[Extracted data entries]

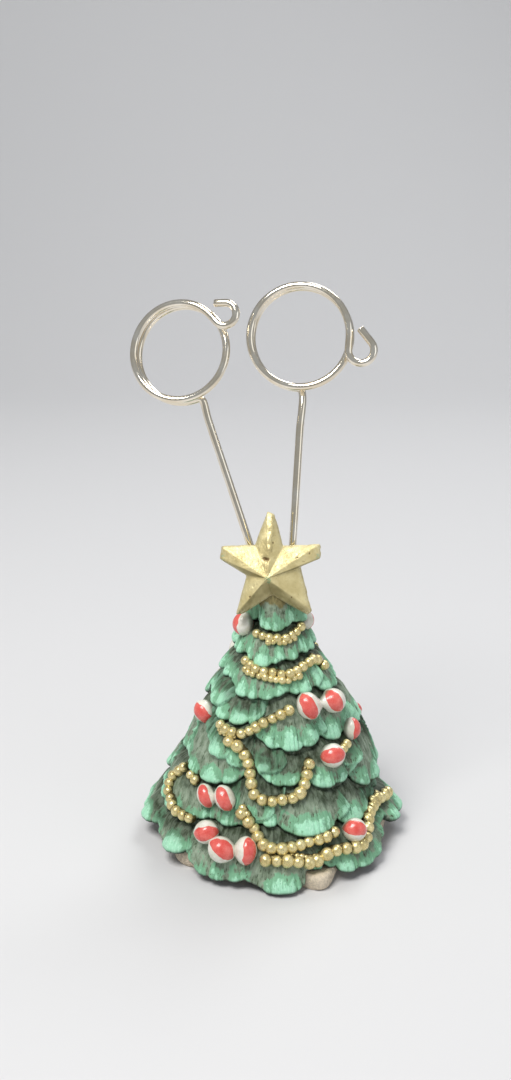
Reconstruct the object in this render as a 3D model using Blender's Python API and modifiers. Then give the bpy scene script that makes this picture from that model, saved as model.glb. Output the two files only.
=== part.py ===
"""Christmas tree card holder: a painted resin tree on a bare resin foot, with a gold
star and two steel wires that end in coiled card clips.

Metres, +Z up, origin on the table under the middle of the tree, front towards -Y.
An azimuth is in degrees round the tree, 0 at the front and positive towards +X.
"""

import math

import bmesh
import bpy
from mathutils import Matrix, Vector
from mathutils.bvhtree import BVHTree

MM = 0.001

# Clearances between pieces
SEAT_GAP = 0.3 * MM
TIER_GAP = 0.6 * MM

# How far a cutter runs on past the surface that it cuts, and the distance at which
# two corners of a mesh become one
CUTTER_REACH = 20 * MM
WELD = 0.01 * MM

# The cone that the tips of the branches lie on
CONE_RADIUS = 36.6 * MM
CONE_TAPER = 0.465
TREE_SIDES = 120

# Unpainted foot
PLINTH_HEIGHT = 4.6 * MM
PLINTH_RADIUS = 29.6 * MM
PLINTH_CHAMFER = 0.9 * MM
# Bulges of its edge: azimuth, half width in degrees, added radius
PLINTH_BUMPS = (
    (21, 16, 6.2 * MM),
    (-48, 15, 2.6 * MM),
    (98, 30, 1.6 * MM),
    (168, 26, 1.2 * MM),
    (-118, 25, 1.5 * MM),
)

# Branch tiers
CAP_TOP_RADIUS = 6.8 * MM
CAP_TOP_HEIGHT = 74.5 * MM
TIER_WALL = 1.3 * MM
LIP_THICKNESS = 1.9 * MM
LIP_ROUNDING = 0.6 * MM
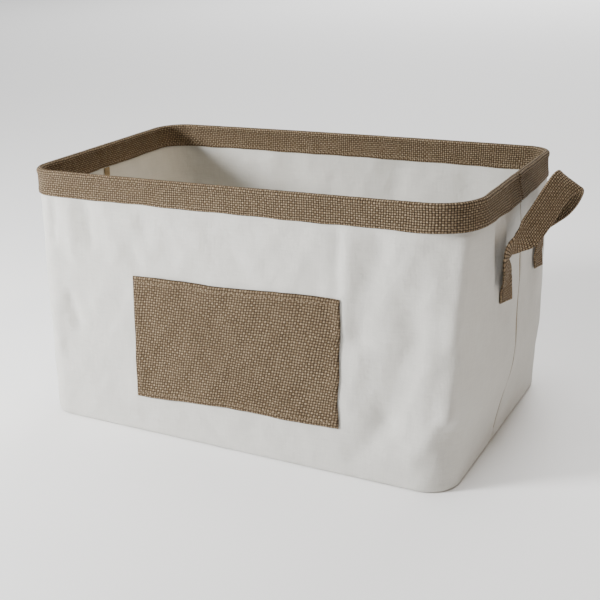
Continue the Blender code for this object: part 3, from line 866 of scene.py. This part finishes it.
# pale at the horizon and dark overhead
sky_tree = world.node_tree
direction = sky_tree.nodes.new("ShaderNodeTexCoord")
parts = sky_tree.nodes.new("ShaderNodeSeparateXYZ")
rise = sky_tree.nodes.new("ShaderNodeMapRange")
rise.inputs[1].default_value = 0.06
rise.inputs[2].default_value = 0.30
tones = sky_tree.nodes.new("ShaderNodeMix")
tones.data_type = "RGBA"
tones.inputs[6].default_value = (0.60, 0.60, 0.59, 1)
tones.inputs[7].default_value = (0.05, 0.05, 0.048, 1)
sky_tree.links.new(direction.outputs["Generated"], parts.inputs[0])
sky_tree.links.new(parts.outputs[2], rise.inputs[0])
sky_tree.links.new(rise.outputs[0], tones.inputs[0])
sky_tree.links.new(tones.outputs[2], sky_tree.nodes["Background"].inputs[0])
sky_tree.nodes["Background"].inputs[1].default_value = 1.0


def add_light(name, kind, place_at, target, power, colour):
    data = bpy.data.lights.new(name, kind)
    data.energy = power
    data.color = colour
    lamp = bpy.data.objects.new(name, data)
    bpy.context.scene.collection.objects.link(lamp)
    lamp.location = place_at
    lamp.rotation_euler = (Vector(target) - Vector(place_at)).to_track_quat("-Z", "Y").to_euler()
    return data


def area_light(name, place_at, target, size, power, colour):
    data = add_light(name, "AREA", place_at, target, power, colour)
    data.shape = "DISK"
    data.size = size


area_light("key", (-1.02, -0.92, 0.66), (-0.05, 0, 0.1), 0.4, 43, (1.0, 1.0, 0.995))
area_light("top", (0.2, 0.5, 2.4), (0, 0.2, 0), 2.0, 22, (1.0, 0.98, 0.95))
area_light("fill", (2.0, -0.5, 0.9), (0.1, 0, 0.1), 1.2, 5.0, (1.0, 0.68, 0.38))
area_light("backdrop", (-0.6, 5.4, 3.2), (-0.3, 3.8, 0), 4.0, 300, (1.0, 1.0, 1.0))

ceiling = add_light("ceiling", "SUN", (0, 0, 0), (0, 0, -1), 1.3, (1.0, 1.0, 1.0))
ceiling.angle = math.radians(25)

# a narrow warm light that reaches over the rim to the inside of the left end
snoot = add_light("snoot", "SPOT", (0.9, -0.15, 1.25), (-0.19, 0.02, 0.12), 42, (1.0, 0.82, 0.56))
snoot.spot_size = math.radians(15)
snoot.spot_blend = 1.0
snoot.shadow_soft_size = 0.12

==

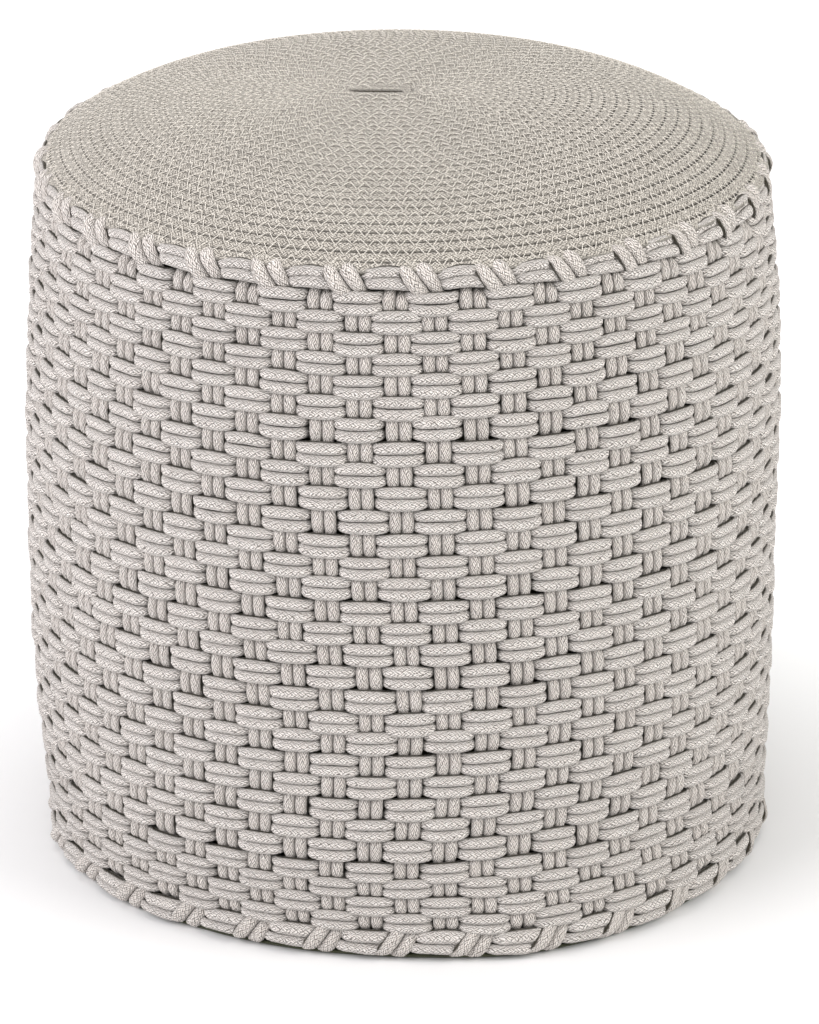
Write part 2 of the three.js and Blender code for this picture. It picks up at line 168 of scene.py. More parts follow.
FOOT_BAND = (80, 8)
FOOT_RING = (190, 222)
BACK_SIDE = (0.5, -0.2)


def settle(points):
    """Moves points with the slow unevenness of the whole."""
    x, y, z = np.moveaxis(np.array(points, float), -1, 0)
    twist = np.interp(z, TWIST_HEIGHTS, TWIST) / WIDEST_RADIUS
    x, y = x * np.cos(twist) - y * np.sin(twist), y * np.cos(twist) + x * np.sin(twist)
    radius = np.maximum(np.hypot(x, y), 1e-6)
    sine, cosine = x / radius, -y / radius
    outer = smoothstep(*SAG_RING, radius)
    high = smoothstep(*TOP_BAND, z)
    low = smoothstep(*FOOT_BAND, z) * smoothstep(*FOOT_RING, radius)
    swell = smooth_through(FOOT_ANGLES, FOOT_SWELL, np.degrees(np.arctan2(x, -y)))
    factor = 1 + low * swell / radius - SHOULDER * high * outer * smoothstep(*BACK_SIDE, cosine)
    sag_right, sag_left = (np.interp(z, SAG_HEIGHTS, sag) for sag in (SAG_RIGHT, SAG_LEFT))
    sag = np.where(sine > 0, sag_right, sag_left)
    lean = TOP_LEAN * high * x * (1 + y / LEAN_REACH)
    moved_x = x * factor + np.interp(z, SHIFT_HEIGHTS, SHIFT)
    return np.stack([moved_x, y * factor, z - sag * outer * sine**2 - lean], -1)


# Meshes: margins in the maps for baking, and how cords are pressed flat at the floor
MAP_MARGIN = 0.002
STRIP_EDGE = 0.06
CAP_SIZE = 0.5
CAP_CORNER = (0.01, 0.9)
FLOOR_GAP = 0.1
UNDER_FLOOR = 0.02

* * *

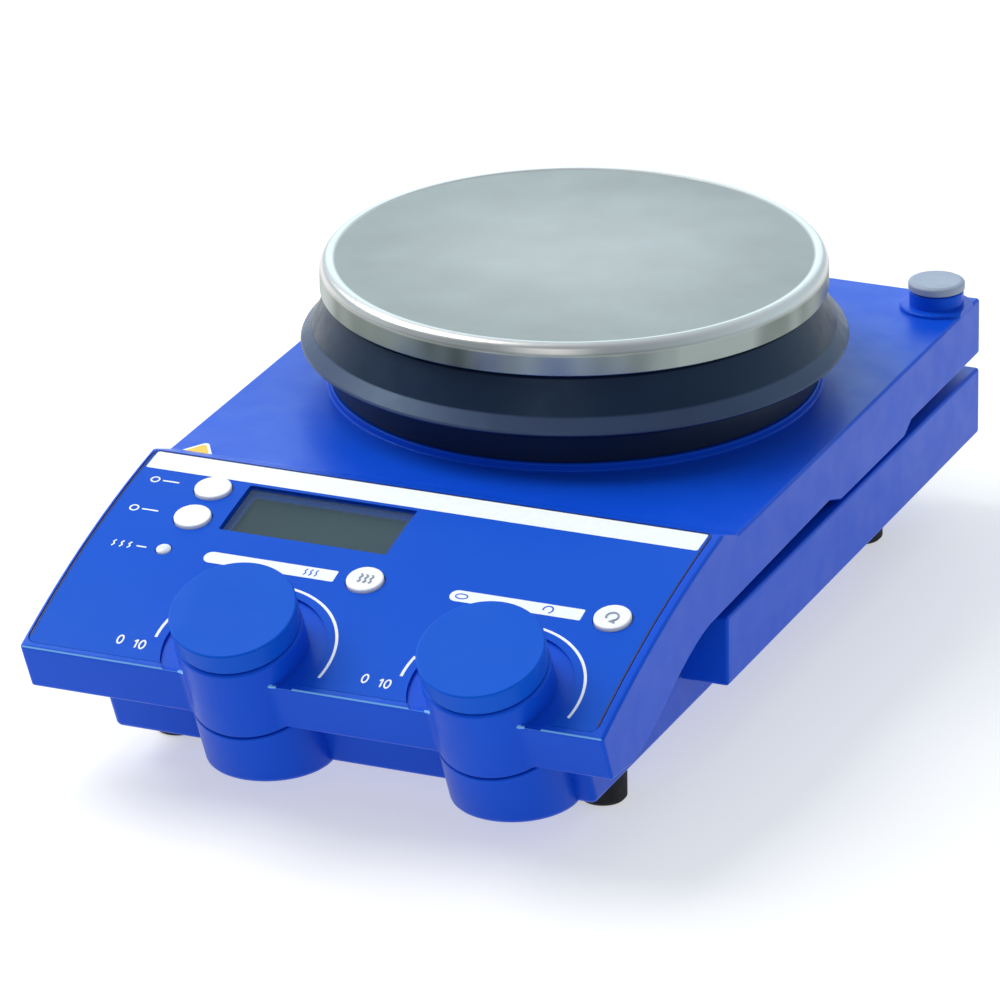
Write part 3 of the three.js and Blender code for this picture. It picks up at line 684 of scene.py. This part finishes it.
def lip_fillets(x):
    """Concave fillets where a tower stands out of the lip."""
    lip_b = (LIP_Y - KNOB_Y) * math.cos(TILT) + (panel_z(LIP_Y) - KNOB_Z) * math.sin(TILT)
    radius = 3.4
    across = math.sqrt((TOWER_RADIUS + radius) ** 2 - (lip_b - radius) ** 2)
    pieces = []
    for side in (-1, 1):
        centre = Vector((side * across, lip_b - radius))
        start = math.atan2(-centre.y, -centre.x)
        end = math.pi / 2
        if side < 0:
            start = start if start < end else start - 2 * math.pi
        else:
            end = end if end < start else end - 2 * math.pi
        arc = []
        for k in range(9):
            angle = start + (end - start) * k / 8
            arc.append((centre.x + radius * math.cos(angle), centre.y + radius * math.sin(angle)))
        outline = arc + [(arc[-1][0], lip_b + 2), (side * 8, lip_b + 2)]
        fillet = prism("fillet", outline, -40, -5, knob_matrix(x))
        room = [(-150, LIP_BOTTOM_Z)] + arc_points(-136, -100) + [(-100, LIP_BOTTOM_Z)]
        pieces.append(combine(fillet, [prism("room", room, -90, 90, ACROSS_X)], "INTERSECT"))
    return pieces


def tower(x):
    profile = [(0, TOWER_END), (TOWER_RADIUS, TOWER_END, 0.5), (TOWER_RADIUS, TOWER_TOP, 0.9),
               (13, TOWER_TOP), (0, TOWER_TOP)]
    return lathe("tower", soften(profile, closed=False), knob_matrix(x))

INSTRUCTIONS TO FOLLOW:
Retype only what lies between the line bearing "Reconstruct the object" and the line bearing "LIP_ROUNDING = 0.6 * MM", keeping both of those lines.

SOLUTION FOR THIS EXERCISE:
Reconstruct the object in this render as a 3D model using Blender's Python API and modifiers. Then give the bpy scene script that makes this picture from that model, saved as model.glb. Output the two files only.
=== part.py ===
"""Christmas tree card holder: a painted resin tree on a bare resin foot, with a gold
star and two steel wires that end in coiled card clips.

Metres, +Z up, origin on the table under the middle of the tree, front towards -Y.
An azimuth is in degrees round the tree, 0 at the front and positive towards +X.
"""

import math

import bmesh
import bpy
from mathutils import Matrix, Vector
from mathutils.bvhtree import BVHTree

MM = 0.001

# Clearances between pieces
SEAT_GAP = 0.3 * MM
TIER_GAP = 0.6 * MM

# How far a cutter runs on past the surface that it cuts, and the distance at which
# two corners of a mesh become one
CUTTER_REACH = 20 * MM
WELD = 0.01 * MM

# The cone that the tips of the branches lie on
CONE_RADIUS = 36.6 * MM
CONE_TAPER = 0.465
TREE_SIDES = 120

# Unpainted foot
PLINTH_HEIGHT = 4.6 * MM
PLINTH_RADIUS = 29.6 * MM
PLINTH_CHAMFER = 0.9 * MM
# Bulges of its edge: azimuth, half width in degrees, added radius
PLINTH_BUMPS = (
    (21, 16, 6.2 * MM),
    (-48, 15, 2.6 * MM),
    (98, 30, 1.6 * MM),
    (168, 26, 1.2 * MM),
    (-118, 25, 1.5 * MM),
)

# Branch tiers
CAP_TOP_RADIUS = 6.8 * MM
CAP_TOP_HEIGHT = 74.5 * MM
TIER_WALL = 1.3 * MM
LIP_THICKNESS = 1.9 * MM
LIP_ROUNDING = 0.6 * MM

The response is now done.